▶ **YOUR TASK**: Your task is to quote, unchanged, only the lines from the one with "# Tapped holes, countersunk" through the one with "obj.parent = empty", both ends included.

Object modeling scripts:
....

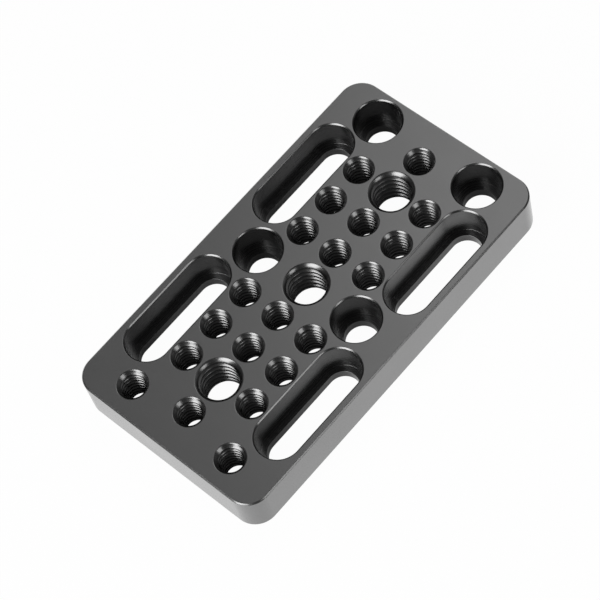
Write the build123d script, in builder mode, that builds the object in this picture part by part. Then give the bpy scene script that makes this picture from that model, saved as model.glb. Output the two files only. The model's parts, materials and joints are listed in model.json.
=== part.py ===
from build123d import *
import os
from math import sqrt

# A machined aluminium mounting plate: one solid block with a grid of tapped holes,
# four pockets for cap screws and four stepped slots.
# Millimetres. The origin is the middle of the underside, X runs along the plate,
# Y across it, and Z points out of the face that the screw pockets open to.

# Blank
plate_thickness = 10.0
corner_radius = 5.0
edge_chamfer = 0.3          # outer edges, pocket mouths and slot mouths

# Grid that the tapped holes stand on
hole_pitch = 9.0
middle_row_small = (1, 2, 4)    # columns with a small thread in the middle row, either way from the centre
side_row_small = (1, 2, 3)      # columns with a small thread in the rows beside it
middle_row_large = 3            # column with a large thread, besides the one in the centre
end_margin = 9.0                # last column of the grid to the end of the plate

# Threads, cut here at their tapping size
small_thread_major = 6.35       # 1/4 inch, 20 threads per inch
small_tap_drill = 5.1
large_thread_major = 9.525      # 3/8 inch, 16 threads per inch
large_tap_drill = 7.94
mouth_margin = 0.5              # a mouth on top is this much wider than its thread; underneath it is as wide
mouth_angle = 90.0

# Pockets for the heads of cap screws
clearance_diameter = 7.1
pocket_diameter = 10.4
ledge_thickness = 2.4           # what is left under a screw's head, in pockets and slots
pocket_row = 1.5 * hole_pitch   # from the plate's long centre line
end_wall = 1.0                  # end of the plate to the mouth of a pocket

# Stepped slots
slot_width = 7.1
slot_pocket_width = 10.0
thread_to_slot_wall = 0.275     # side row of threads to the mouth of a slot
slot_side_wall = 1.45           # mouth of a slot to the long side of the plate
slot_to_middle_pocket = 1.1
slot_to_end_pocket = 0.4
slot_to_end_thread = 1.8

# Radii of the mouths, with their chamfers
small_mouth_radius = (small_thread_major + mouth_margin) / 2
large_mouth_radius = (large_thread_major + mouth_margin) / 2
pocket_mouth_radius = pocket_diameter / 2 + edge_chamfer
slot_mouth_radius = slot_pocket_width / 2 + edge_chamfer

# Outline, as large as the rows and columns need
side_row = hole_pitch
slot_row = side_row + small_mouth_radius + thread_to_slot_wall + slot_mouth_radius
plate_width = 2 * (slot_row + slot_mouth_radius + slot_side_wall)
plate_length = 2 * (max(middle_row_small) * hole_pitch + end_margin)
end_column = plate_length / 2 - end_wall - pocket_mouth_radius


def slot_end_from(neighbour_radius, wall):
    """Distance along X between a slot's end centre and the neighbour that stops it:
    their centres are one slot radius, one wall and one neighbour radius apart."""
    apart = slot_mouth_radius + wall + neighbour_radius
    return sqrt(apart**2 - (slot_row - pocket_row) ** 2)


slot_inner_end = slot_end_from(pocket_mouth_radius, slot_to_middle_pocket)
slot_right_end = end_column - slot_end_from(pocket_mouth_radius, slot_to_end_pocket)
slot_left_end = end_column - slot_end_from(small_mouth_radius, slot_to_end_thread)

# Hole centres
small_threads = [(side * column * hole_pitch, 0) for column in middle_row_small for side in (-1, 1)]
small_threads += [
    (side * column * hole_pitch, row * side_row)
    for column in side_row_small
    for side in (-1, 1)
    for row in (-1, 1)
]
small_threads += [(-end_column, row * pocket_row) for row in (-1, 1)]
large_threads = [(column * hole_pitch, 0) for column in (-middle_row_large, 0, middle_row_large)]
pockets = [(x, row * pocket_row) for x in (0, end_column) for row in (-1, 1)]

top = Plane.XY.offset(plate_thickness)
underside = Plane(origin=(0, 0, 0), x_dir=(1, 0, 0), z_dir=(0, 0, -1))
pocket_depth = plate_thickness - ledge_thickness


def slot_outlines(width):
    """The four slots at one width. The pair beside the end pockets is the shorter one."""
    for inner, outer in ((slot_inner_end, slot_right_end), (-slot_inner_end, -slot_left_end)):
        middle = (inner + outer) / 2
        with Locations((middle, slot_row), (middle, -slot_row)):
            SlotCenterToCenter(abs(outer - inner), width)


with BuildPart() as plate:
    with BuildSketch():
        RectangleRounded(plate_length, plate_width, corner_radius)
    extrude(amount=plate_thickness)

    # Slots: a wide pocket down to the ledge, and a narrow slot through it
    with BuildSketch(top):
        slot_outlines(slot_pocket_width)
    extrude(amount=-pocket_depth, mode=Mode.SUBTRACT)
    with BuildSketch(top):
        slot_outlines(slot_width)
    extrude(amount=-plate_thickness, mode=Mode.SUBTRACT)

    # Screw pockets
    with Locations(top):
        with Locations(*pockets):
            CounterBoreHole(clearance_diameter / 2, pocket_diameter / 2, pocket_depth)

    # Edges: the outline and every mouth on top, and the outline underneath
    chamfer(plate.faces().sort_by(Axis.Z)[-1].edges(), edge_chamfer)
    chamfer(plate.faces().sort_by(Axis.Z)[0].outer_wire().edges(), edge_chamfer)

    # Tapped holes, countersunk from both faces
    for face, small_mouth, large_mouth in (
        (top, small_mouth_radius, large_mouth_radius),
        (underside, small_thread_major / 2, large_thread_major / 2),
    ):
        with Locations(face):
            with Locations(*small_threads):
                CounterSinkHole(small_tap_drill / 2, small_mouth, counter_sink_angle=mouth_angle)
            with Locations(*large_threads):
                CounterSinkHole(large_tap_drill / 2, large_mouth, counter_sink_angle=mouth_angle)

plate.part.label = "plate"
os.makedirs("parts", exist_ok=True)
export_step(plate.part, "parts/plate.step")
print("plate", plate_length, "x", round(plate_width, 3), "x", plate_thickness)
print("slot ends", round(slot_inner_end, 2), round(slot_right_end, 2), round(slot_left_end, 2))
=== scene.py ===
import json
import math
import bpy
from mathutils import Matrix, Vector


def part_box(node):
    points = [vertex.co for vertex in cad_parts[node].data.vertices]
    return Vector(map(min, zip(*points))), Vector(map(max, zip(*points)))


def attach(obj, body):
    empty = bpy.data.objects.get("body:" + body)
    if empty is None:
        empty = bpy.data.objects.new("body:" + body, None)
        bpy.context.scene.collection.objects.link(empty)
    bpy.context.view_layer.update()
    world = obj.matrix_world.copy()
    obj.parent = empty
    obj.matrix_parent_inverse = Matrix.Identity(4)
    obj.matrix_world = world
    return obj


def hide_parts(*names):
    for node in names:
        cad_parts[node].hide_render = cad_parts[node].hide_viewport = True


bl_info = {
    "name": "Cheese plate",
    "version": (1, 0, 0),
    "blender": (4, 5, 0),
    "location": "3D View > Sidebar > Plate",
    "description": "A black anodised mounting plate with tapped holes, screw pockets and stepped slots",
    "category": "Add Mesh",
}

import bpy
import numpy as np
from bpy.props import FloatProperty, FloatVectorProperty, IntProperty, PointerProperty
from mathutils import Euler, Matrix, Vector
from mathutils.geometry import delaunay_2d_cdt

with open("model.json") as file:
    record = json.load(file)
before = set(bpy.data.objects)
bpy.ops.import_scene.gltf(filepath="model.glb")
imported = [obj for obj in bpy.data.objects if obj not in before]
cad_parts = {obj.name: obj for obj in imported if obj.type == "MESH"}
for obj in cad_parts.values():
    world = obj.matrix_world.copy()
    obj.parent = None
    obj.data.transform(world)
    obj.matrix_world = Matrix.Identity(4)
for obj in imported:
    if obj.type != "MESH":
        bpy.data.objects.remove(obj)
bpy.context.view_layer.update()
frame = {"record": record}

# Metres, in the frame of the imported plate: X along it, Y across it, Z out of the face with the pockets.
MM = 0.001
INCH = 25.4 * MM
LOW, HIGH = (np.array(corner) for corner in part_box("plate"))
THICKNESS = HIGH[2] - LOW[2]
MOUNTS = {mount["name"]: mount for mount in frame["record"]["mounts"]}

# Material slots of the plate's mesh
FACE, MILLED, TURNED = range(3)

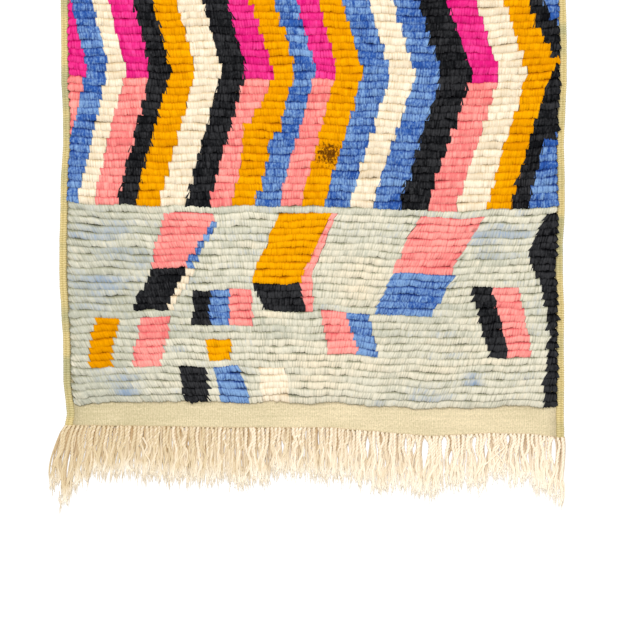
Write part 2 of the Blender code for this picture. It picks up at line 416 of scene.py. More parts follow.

....

▶ **TASK RESULT**:
    # Tapped holes, countersunk from both faces
    for face, small_mouth, large_mouth in (
        (top, small_mouth_radius, large_mouth_radius),
        (underside, small_thread_major / 2, large_thread_major / 2),
    ):
        with Locations(face):
            with Locations(*small_threads):
                CounterSinkHole(small_tap_drill / 2, small_mouth, counter_sink_angle=mouth_angle)
            with Locations(*large_threads):
                CounterSinkHole(large_tap_drill / 2, large_mouth, counter_sink_angle=mouth_angle)

plate.part.label = "plate"
os.makedirs("parts", exist_ok=True)
export_step(plate.part, "parts/plate.step")
print("plate", plate_length, "x", round(plate_width, 3), "x", plate_thickness)
print("slot ends", round(slot_inner_end, 2), round(slot_right_end, 2), round(slot_left_end, 2))
=== scene.py ===
import json
import math
import bpy
from mathutils import Matrix, Vector


def part_box(node):
    points = [vertex.co for vertex in cad_parts[node].data.vertices]
    return Vector(map(min, zip(*points))), Vector(map(max, zip(*points)))


def attach(obj, body):
    empty = bpy.data.objects.get("body:" + body)
    if empty is None:
        empty = bpy.data.objects.new("body:" + body, None)
        bpy.context.scene.collection.objects.link(empty)
    bpy.context.view_layer.update()
    world = obj.matrix_world.copy()
    obj.parent = empty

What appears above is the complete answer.